Dill – a lighter flavor similar to fennel or celery that compliments fish and other fresh dishes very well.
Tarragon – a bittersweet flavor that has notes of anise (licorice). It goes well with chicken, especially chicken salad.
Chives – these come in other flavors like garlic and onion. I like them all! I use onion often for a flavor replacement that’s HYH safe.
Some of these are fairly common, but I encourage you to pick up a spice or herb you’ve never tried before next time you go to the store. It may open up some exciting options for you!
This chilled zucchini soup was also inspired by an overabundance of this popular summer vegetable (I tend to get a little overzealous at the farmers market). Make your bouquet garni with whatever herbs you’d like!

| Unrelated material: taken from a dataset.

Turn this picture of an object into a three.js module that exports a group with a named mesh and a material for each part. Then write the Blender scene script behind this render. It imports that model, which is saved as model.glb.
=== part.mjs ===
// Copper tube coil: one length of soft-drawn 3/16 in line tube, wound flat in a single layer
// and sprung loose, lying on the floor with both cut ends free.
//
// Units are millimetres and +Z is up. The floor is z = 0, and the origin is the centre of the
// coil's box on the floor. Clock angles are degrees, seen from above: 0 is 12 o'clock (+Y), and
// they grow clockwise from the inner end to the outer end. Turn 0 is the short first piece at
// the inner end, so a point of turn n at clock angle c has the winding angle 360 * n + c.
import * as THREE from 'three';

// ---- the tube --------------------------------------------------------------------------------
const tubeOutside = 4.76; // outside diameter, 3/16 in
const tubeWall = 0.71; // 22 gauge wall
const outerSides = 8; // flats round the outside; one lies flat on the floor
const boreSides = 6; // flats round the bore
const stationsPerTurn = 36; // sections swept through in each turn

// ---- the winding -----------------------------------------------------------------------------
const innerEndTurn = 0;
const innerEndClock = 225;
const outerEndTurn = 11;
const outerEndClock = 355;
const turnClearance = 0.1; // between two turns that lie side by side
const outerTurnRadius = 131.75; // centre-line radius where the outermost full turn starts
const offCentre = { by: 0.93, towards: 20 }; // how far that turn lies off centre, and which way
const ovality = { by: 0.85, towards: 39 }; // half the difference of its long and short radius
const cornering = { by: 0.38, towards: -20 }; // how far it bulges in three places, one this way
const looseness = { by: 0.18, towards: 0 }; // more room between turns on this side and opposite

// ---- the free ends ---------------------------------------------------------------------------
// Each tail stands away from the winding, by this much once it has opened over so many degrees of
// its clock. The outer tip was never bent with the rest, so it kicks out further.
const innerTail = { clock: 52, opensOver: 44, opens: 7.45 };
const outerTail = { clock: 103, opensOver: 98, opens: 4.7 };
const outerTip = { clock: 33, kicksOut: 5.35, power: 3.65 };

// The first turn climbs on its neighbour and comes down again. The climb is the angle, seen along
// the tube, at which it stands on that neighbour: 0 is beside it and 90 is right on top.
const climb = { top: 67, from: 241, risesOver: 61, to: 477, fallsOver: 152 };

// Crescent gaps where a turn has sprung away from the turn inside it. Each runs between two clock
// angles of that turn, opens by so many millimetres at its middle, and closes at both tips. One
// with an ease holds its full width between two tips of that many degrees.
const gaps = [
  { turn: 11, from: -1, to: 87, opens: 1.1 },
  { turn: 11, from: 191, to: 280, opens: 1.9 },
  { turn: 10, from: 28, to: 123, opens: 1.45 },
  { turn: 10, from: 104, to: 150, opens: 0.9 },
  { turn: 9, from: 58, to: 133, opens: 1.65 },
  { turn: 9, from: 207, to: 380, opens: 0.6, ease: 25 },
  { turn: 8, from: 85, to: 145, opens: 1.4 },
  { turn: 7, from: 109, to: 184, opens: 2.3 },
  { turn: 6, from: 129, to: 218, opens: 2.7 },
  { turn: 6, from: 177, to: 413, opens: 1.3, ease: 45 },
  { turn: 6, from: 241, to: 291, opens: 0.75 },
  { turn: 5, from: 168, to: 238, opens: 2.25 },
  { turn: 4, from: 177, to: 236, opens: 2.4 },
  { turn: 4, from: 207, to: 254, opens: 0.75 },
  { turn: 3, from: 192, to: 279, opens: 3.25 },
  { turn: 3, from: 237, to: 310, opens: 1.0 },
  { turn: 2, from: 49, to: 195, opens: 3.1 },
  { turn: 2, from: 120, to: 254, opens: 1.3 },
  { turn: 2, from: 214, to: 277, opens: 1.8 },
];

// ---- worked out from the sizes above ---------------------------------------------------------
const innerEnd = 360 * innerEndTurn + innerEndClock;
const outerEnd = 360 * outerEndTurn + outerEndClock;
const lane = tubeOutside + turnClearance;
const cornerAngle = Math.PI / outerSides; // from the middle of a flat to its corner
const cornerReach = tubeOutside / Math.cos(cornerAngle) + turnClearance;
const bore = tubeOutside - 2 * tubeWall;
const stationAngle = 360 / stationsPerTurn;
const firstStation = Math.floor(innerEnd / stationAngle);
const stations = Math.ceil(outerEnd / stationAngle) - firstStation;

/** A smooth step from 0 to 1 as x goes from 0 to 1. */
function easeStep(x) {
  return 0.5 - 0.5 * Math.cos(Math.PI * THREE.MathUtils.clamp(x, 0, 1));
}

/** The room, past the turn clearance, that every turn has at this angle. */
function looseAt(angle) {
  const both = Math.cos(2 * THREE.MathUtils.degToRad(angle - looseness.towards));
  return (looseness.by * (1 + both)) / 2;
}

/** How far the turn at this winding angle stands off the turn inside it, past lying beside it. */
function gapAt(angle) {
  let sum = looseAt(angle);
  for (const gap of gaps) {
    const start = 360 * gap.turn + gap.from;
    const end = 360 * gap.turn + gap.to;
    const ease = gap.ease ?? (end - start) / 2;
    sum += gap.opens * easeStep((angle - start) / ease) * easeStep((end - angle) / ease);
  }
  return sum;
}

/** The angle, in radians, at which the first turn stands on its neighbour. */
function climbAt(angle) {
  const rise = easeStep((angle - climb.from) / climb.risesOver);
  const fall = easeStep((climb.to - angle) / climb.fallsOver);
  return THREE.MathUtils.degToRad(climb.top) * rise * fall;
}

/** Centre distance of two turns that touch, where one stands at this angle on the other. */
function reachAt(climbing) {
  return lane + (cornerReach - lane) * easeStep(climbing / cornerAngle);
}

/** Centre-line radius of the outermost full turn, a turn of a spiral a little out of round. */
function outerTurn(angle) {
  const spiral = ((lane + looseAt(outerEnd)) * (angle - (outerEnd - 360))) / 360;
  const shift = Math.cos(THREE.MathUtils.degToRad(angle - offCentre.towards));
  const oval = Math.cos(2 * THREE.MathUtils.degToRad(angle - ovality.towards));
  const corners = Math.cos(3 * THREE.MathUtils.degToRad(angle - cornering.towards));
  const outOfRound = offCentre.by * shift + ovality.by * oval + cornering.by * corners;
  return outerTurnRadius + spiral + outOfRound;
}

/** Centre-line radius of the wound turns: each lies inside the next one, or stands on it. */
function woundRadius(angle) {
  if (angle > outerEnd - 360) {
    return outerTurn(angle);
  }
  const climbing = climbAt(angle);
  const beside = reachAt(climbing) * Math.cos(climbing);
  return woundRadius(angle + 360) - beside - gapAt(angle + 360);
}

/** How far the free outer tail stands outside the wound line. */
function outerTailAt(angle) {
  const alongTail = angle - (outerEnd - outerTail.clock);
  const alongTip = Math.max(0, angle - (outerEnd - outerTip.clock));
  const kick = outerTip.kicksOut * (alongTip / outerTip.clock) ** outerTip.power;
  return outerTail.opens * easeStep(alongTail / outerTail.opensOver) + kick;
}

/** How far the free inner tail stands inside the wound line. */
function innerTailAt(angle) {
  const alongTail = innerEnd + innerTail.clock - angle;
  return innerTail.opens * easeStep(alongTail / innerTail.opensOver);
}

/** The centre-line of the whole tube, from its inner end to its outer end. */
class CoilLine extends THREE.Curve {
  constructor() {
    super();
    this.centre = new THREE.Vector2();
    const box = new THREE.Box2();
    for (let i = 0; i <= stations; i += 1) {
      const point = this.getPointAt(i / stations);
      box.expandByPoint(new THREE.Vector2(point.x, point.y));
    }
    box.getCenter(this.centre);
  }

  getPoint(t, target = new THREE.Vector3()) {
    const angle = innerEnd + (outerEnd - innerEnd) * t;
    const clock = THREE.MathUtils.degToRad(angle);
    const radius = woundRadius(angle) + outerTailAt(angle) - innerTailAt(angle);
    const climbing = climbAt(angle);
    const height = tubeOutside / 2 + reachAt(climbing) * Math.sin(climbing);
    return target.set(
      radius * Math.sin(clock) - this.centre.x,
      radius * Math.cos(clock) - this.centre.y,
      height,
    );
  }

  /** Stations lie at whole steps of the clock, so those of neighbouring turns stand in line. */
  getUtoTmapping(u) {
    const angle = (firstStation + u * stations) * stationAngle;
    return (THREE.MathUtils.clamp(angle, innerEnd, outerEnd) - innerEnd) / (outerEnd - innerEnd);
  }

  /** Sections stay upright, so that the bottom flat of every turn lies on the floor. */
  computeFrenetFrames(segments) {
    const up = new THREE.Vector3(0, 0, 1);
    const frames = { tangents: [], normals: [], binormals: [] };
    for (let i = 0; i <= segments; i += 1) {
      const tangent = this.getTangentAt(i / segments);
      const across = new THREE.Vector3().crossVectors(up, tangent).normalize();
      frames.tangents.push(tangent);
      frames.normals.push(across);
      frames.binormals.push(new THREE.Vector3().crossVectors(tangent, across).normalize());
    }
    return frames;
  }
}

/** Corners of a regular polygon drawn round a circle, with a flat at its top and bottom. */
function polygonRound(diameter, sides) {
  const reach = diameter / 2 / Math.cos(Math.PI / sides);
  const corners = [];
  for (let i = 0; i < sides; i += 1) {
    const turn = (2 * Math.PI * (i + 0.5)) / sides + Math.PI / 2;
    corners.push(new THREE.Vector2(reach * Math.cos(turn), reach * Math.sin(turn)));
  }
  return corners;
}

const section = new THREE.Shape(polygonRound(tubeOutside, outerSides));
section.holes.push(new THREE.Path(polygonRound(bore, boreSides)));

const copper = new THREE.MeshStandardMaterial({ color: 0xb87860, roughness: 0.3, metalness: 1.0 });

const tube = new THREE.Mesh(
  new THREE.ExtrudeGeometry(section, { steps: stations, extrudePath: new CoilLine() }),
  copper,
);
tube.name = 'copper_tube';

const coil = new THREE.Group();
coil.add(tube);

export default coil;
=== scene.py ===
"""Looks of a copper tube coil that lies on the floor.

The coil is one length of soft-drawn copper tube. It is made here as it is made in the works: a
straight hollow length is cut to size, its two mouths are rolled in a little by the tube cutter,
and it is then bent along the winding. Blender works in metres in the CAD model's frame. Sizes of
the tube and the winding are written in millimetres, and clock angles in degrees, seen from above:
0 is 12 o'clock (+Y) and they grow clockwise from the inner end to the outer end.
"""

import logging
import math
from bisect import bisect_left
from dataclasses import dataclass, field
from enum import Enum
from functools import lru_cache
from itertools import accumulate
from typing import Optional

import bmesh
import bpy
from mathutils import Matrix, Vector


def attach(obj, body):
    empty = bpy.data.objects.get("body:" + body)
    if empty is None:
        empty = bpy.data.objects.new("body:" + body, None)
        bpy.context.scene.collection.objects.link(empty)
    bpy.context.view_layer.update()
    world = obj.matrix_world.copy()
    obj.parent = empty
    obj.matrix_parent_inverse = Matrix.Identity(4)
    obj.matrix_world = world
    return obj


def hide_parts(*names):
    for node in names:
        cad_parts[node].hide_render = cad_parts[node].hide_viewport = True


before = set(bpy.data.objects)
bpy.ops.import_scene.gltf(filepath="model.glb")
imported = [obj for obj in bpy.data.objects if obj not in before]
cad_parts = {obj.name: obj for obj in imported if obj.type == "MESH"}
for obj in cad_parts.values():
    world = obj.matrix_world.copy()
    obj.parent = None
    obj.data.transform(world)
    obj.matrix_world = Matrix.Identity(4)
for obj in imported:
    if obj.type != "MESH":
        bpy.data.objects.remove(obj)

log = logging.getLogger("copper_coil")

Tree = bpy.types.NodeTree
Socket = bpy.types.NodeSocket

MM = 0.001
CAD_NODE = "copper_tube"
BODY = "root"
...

I had parsley, bay leaf, and thyme on hand so that’s what I went with.
Other Recipe Tips
My favorite ways to cook this cold zucchini soup is using my Le Creuset pot, which is one of my favorite investments. I’ve even seen them on sale in Costco or at Tuesday Morning every once in a while. If it’s a little out of your price range, I’ve heard really good things about Lodge Cast Iron dutch ovens.
A really good blender is also necessary for a super creamy yet light texture. I love my Vitamix, and you can find refurbished ones for a really good price. I have yet to find another brand that really competes with Vitamix, but if you have one you love, let me know!

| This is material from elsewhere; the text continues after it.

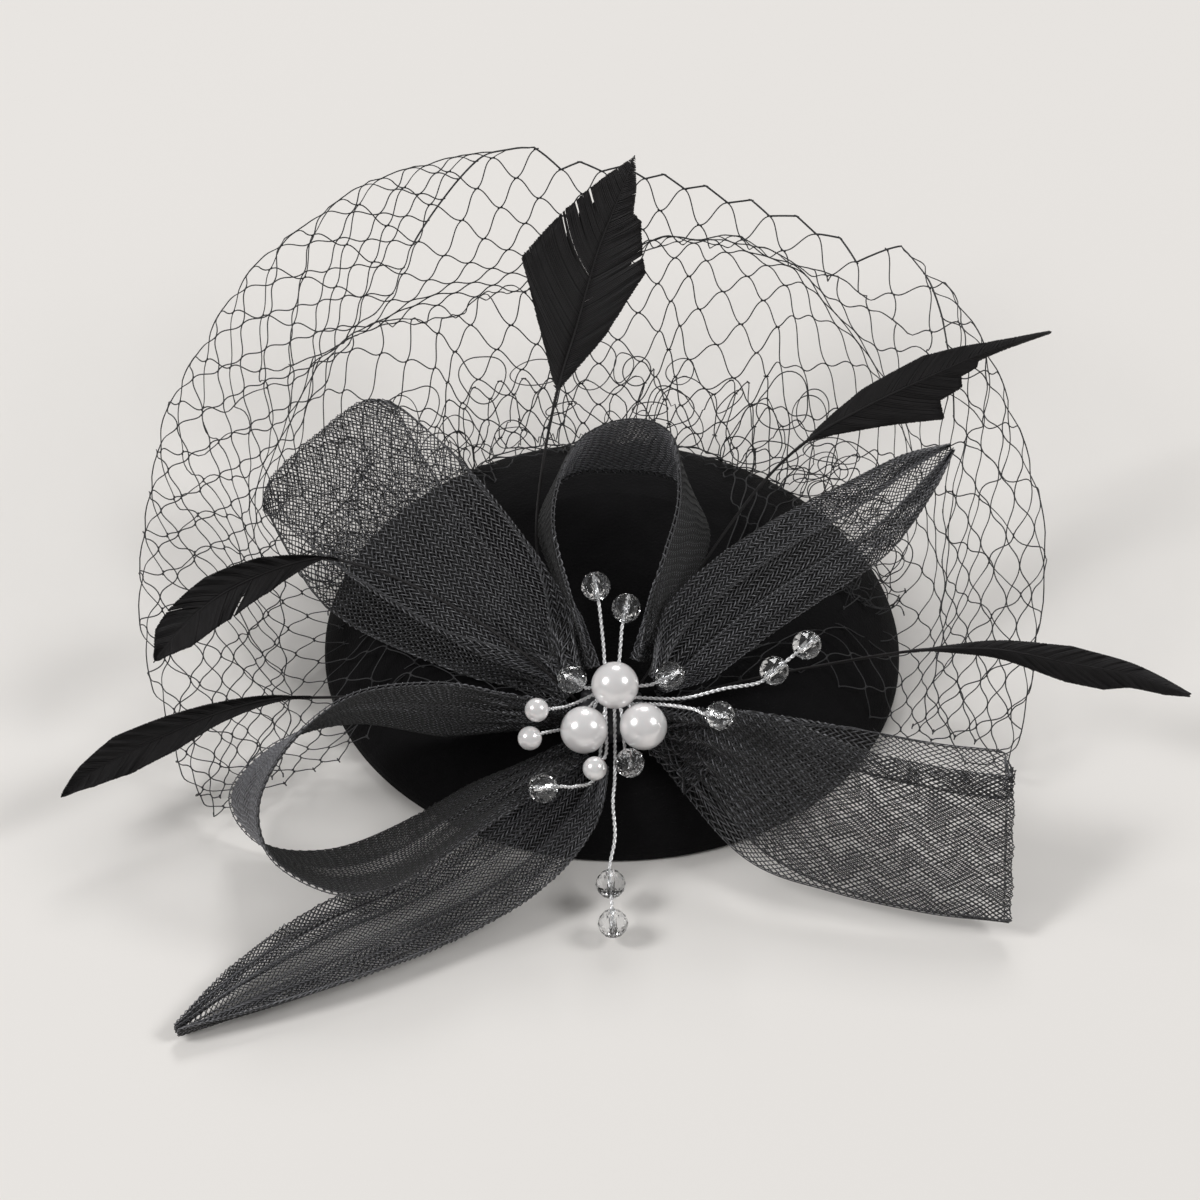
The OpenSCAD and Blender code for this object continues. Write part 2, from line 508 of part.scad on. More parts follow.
module stem_pearl_top() stem(route_pearl_top, pearl_d, 0.1);
module stem_pearl_right() stem(route_pearl_right, pearl_d, 0.1);
module stem_pearl_left() stem(route_pearl_left, pearl_d, 0.1);
module stem_seed_upper() stem(route_seed_upper, seed_d);
module stem_seed_lower() stem(route_seed_lower, seed_d);
module stem_seed_front() stem(route_seed_front, seed_d);
module stem_top_left() stem(route_top_left, crystal_d);
module stem_top_right() stem(route_top_right, crystal_d);
module stem_left() stem(route_left, crystal_d);
module stem_right() stem(route_right, crystal_d);
module stem_far() stem(route_far, crystal_d);
module stem_low_right() stem(route_low_right, crystal_d);
module stem_front() stem(route_front, crystal_d);
module stem_low_left() stem(route_low_left, crystal_d);
module stem_hanging() stem(route_hanging, crystal_d);

felt_cover();
buckram_base();
rim_wire();
lining();
clip_patch();
clip_plate();
clip_prongs();
clip_pin();
clip_spring();
veil_right();
veil_rear();
veil_left();
braid_knot();
loop_upper_left();
loop_top();
leaf_upper_right();
loop_lower_right();
loop_lower_left();
tail_lower_left();
feather_top();
feather_upper_right();
feather_right();
feather_upper_left();
feather_lower_left();
spray_core();
pearl_top();
pearl_right();
pearl_left();
seed_upper();
seed_lower();
seed_front();
crystal_top_left();
crystal_top_right();
crystal_left();
crystal_right();
crystal_far_outer();
crystal_far_inner();
crystal_low_right();
crystal_front();
crystal_low_left();
crystal_hanging();
crystal_drop();
stem_pearl_top();
stem_pearl_right();
stem_pearl_left();
stem_seed_upper();
stem_seed_lower();
stem_seed_front();
stem_top_left();
stem_top_right();
stem_left();
stem_right();
stem_far();
stem_low_right();
stem_front();
stem_low_left();
stem_hanging();
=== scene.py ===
import math

import bmesh
import bpy
from mathutils import Matrix, Vector
import numpy as np


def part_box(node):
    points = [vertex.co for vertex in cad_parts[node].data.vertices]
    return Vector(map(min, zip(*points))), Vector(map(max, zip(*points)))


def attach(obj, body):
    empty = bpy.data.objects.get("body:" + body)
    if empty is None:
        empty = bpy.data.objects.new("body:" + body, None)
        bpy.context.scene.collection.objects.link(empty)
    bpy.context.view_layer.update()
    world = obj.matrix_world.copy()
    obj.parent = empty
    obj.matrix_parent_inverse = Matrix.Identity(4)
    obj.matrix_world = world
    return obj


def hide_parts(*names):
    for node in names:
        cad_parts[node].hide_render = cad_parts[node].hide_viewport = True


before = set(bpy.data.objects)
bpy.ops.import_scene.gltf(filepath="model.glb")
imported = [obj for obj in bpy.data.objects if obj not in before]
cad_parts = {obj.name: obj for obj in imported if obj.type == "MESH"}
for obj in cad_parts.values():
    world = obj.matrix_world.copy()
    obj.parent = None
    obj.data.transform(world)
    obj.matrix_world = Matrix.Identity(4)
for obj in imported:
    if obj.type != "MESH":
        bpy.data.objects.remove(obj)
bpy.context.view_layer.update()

print("frame loaded:", len(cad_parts), "nodes")

# ---- places, shared by every piece ----
mm = 0.001
hatLow, hatHigh = (np.array(corner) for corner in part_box("felt_cover"))
hat = {
    "radius": (hatHigh[0] - hatLow[0]) / 2,   # the rim's
    "height": hatHigh[2],
    "drawnRadius": 0.065,                      # sizes that the layout points below were drawn for
    "drawnHeight": 0.0205,
}
scaleX = hat["radius"] / hat["drawnRadius"]
scaleZ = hat["height"] / hat["drawnHeight"]


# Layout coordinates: x across, u up the 45 degree slope of the trimming, d out of it; turned() is a direction
def turned(q):
    q = np.asarray(q, float)
    k = math.sqrt(0.5)
    return np.stack([q[..., 0], (q[..., 1] - q[..., 2]) * k, (q[..., 1] + q[..., 2]) * k], -1)


def placed(q):
    return turned(q) * mm * np.array([scaleX, scaleX, scaleZ])


def unit(v):
    return v / np.maximum(np.linalg.norm(v, axis=-1, keepdims=True), 1e-12)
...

This chilled soup would be great paired with one of these summer recipes:
Updated on July 30th, 2020 with new photos and some additional text.
A wonderful starter or a light summer meal, this creamy vegetable soup has major flavor that's highlighted with fresh herbs. It's best served as a light appetizer or with crusty bread.
- 2 tablespoons butter or ghee
- 3 shallots, roughly chopped
- 3 garlic cloves, peeled and rough chopped
- 1.5 pounds fresh zucchini, washed and cubed into 1/2 inch pieces
- 1 teaspoon dried thyme
- 1 bouquet garni - a handful of herbs that you enjoy *I used fresh parsley, a bay leaf, and a few sprigs of lemon thyme all tied together with twine
- 1/2 cup organic heavy cream
- 32 oz (4 cups) vegetable broth
- fresh dill and chives for garnish
In a very large, heavy bottomed pot or dutch oven, melt the butter over medium heat and add the shallots. Sautéing for 1-2 minutes, while stirring. Add the garlic and sauté another minute or two until fragrant and soft.
Add the zucchini to the pot and continue cooking on medium heat till softened, about 4-5 minutes. Then add the stock, bouquet garni, dried thyme. Bring the soup to a low simmer (not boiling) for 15 minutes. No need to cover the pot.
After 15 minutes, remove the bouquet garni and add 1/2 cup of heavy cream. Stir until combined and remove from heat. Allow the soup to cool for a little bit and then place all the contents into a high speed blender. You'll have to do this in batches depending on the size of your blender. Blend until smooth.
You can either stick the whole blender in the fridge or place into a large bowl. Allow the soup to chill for at least 2 hours, if not more. The flavors will become much stronger the longer it sits.
I like to serve this as an appetizer, but it also makes a wonderful light meal. The garnish of dill and chives are definitely necessary!! Soup will keep 3-4 days.
- If following a migraine diet, watch for carrageenan in the heavy cream.
- For dairy free/vegan, use coconut cream or your favorite dairy free creamer (if tested) and olive oil instead of butter.
- To make this vegetarian, use vegetable broth (recipe in my cookbook).
- Serve as a delicious summer appetizer or with crusty bread. This would be lovely with grilled seafood and a strawberry salad.